Repeat exactly and only the lines from the line containing "build_lower_frame()" through the line containing "in imported if", both included.

### DATA SHOWN:
◆ ◆ ◆ ◆ ◆

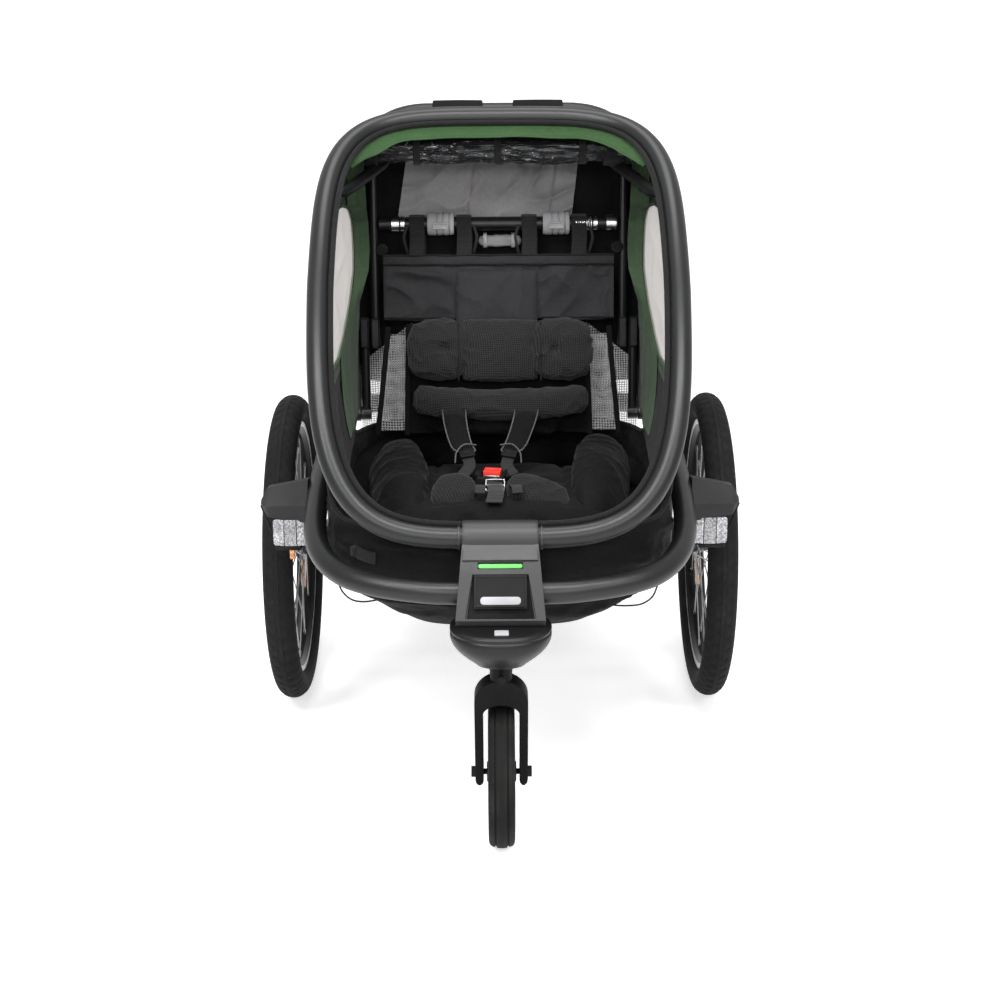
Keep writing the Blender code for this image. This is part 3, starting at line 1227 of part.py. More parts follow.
def build_harness():
    """Hip pads, shoulder pads and the buckle between them."""
    pads = (("hip_pad", HIP_PAD_ROUTE, HIP_PAD_HALF_WIDTH, HIP_PAD_HALF_THICK),
            ("shoulder_pad", SHOULDER_PAD_ROUTE, SHOULDER_PAD_HALF_WIDTH,
             SHOULDER_PAD_HALF_THICK))
    for side in (-1, 1):
        for stem, route, half_width, half_thick in pads:
            pad(side_name(stem, side), [(side * x, y, z) for x, y, z in route],
                half_width, half_thick, MESH_FABRIC)
    buckle = block("harness_buckle", BUCKLE_SIZE, BLACK_PLASTIC, BUCKLE_PLACE, 0.004)
    pocket = block("guide_pocket", (0.0265, 0.018, 0.012), BLACK_PLASTIC, (0, -0.006, 0.0065))
    tongue = block("guide_tongue", (0.025, 0.090, 0.005), BLACK_FABRIC, (0, -0.066, -0.002), 0.001, 1)
    for extra, operation in ((tongue, "UNION"), (pocket, "DIFFERENCE")):
        extra.parent = buckle
        boolean(buckle, extra, operation)
    buckle.rotation_euler = (math.radians(4), 0, 0)
    button = block("buckle_button", (0.025, 0.0165, 0.009), RED_PLASTIC, (0, 0, 0), 0.002)
    button.data.transform(Matrix.Translation((0, -0.006, 0.0075)))
    button.location = buckle.location
    button.rotation_euler = buckle.rotation_euler


def build_handle():
    """A U of round tube with a hub at each end and two foam grips."""
    pivot = (0, HANDLE_PIVOT_Y, RAIL_Z)
    hub_x = RAIL_X + HUB_WIDTH + RUNNING_GAP
    rise = HANDLE_RISE / HANDLE_REACH
    half = [(0.0, 0.0)]
    for k in range(7):
        angle = math.pi / 2 * k / 6
        half.append((HANDLE_CORNER * (1 - math.cos(angle)),
                     HANDLE_REACH - HANDLE_CORNER * (1 - math.sin(angle))))
    leg_x = RAIL_X + HUB_WIDTH / 2 + RUNNING_GAP + HANDLE_RADIUS + GAP
    route = [(leg_x - inward, reach, reach * rise) for inward, reach in half]
    route = [(-x, y, z) for x, y, z in route] + route[::-1]
    handle = solid_tube("push_handle", route, HANDLE_RADIUS, SATIN_GREY)
    handle.location = pivot
    for side in (-1, 1):
        hub = cylinder("guide_hub", HANDLE_HUB_RADIUS, HUB_WIDTH, SATIN_GREY,
                       (side * hub_x, 0, 0))
        hub.parent = handle
        boolean(handle, hub, "UNION")
        profile = [(HANDLE_RADIUS + GAP, GRIP_START), (GRIP_RADIUS - 0.003, GRIP_START),
                   (GRIP_RADIUS, GRIP_START + 0.003), (GRIP_RADIUS, GRIP_END - 0.003),
                   (GRIP_RADIUS - 0.003, GRIP_END), (HANDLE_RADIUS + GAP, GRIP_END)]
        lathe(side_name("handle_grip", side), [(r, side * a) for r, a in profile], SOFT_RUBBER,
              16, (0, HANDLE_PIVOT_Y + HANDLE_REACH, RAIL_Z + HANDLE_RISE))


def build_brake_pedal():
    """The foot pedal of the parking brake, hinged behind the axle beam."""
    pedal = block("brake_pedal", (0.070, 0.050, 0.008), GREY_PLASTIC, (0, 0, 0), 0.003)
    pedal.data.transform(Matrix.Translation((0, 0.030, 0.0)))
    pedal.location = BRAKE_PIVOT
    barrel = cylinder("guide_barrel", 0.008, 0.060, GREY_PLASTIC, (0, 0, 0), sides=14)
    barrel.parent = pedal
    boolean(pedal, barrel, "UNION")


def seat_the_pieces():
    """Rest pads, bags and guards on what carries them."""
    held = bpy.data.objects
    settle(held["harness_buckle"], held["seat_cushion"], (0, 0, -1), [held["buckle_button"]])
    settle(held["lumbar_roll"], held["seat_back"], (0, 1, 0))
    settle(held["headrest"], held["seat_back"], (0, 1, 0))
    settle(held["rain_cover_roll"], held["canopy"], (0, 0, 1))
    settle(held["rear_bag"], held["lower_frame"], (0, -1, 0))
    for side in (-1, 1):
        settle(held[side_name("hip_pad", side)], held["seat_cushion"], (0, 0, -1))
        settle(held[side_name("shoulder_pad", side)], held["lumbar_roll"], (0, 1, 0))
        guard = held[side_name("wheel_guard", side)]
        settle(guard, held["lower_frame"], (-side, 0, 0),
               [held[side_name("front_reflector", side)]])


def centre_on_origin():
    """Move every piece that has no parent, so the trailer's box is centred."""
    for piece in bpy.data.objects:
        if piece.parent is None:
            piece.location.y += SHIFT_Y


build_lower_frame()
build_axle_beam()
build_bracket()
build_green_strip()
build_lever()
build_dock()
build_fork()
build_front_wheel()
build_hoop()
build_tub()
build_canopy()
build_rear_cover()
build_rear_bag()
build_rain_roll()
build_seat_bar()
build_straps()
build_seat_back()
build_headrest()
build_lumbar_roll()
build_cushion()
build_harness()
build_handle()
build_brake_pedal()
for each_side in (-1, 1):
    build_wheel(each_side)
    build_suspension(each_side)
    build_guard(each_side)
    build_rear_post(each_side)
    build_bar_clamp(each_side)
seat_the_pieces()
centre_on_origin()
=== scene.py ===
"""A child bike trailer, dressed: its tubes, wheels, fabrics, harness and trim."""

import math

import bmesh
import bpy
import numpy as np
from mathutils import Matrix, Vector, noise


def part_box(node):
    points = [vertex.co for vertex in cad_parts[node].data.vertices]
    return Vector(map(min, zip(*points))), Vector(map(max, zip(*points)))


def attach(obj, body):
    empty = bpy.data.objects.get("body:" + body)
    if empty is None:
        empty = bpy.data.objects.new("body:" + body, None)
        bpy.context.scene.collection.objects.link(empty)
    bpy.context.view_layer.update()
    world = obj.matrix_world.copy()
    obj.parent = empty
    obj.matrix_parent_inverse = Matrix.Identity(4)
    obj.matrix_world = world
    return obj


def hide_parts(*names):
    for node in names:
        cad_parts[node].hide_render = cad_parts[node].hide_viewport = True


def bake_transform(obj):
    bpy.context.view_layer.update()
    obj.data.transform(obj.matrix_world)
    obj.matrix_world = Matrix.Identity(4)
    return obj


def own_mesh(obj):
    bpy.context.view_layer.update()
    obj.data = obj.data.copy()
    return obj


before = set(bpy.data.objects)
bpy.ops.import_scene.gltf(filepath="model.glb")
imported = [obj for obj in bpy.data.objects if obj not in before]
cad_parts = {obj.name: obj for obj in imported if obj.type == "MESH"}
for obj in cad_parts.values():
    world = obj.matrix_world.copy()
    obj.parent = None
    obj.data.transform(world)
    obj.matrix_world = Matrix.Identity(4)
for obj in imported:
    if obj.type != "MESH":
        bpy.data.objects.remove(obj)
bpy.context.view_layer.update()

SIDES = (("left", -1), ("right", 1))
SHIFT_Y = 0.1665  # the frame's y of the rear axle; pieces are drawn with it at 0
MERGE = 1e-5      # corners nearer than this are one


# Tools


def deselect():
    if bpy.context.object and bpy.context.object.mode != "OBJECT":
        bpy.ops.object.mode_set(mode="OBJECT")
    bpy.ops.object.select_all(action="DESELECT")


def only(piece):
    deselect()
    piece.select_set(True)
    bpy.context.view_layer.objects.active = piece


def add_object(name, data):
    piece = bpy.data.objects.new(name, data)
    bpy.context.collection.objects.link(piece)
    return piece


def settle_place(piece):
    """Put a piece's place, turn and size into its mesh."""
    only(piece)
    bpy.ops.object.transform_apply(location=True, rotation=True, scale=True)


def carry(piece, by):
    """Move a piece's mesh."""
    piece.data.transform(Matrix.Translation(by))


def turn_about(piece, angle, axis, drawn_at=(0, 0, 0), put_at=None):
    """Turn a piece's mesh round the point that it is drawn at, and set that point elsewhere."""
    home = Vector(drawn_at)
    piece.data.transform(Matrix.Translation(home if put_at is None else put_at)
                         @ Matrix.Rotation(angle, 4, axis) @ Matrix.Translation(-home))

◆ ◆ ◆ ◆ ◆

### FULL ANSWER:
build_lower_frame()
build_axle_beam()
build_bracket()
build_green_strip()
build_lever()
build_dock()
build_fork()
build_front_wheel()
build_hoop()
build_tub()
build_canopy()
build_rear_cover()
build_rear_bag()
build_rain_roll()
build_seat_bar()
build_straps()
build_seat_back()
build_headrest()
build_lumbar_roll()
build_cushion()
build_harness()
build_handle()
build_brake_pedal()
for each_side in (-1, 1):
    build_wheel(each_side)
    build_suspension(each_side)
    build_guard(each_side)
    build_rear_post(each_side)
    build_bar_clamp(each_side)
seat_the_pieces()
centre_on_origin()
=== scene.py ===
"""A child bike trailer, dressed: its tubes, wheels, fabrics, harness and trim."""

import math

import bmesh
import bpy
import numpy as np
from mathutils import Matrix, Vector, noise


def part_box(node):
    points = [vertex.co for vertex in cad_parts[node].data.vertices]
    return Vector(map(min, zip(*points))), Vector(map(max, zip(*points)))


def attach(obj, body):
    empty = bpy.data.objects.get("body:" + body)
    if empty is None:
        empty = bpy.data.objects.new("body:" + body, None)
        bpy.context.scene.collection.objects.link(empty)
    bpy.context.view_layer.update()
    world = obj.matrix_world.copy()
    obj.parent = empty
    obj.matrix_parent_inverse = Matrix.Identity(4)
    obj.matrix_world = world
    return obj


def hide_parts(*names):
    for node in names:
        cad_parts[node].hide_render = cad_parts[node].hide_viewport = True


def bake_transform(obj):
    bpy.context.view_layer.update()
    obj.data.transform(obj.matrix_world)
    obj.matrix_world = Matrix.Identity(4)
    return obj


def own_mesh(obj):
    bpy.context.view_layer.update()
    obj.data = obj.data.copy()
    return obj


before = set(bpy.data.objects)
bpy.ops.import_scene.gltf(filepath="model.glb")
imported = [obj for obj in bpy.data.objects if obj not in before]
cad_parts = {obj.name: obj for obj in imported if obj.type == "MESH"}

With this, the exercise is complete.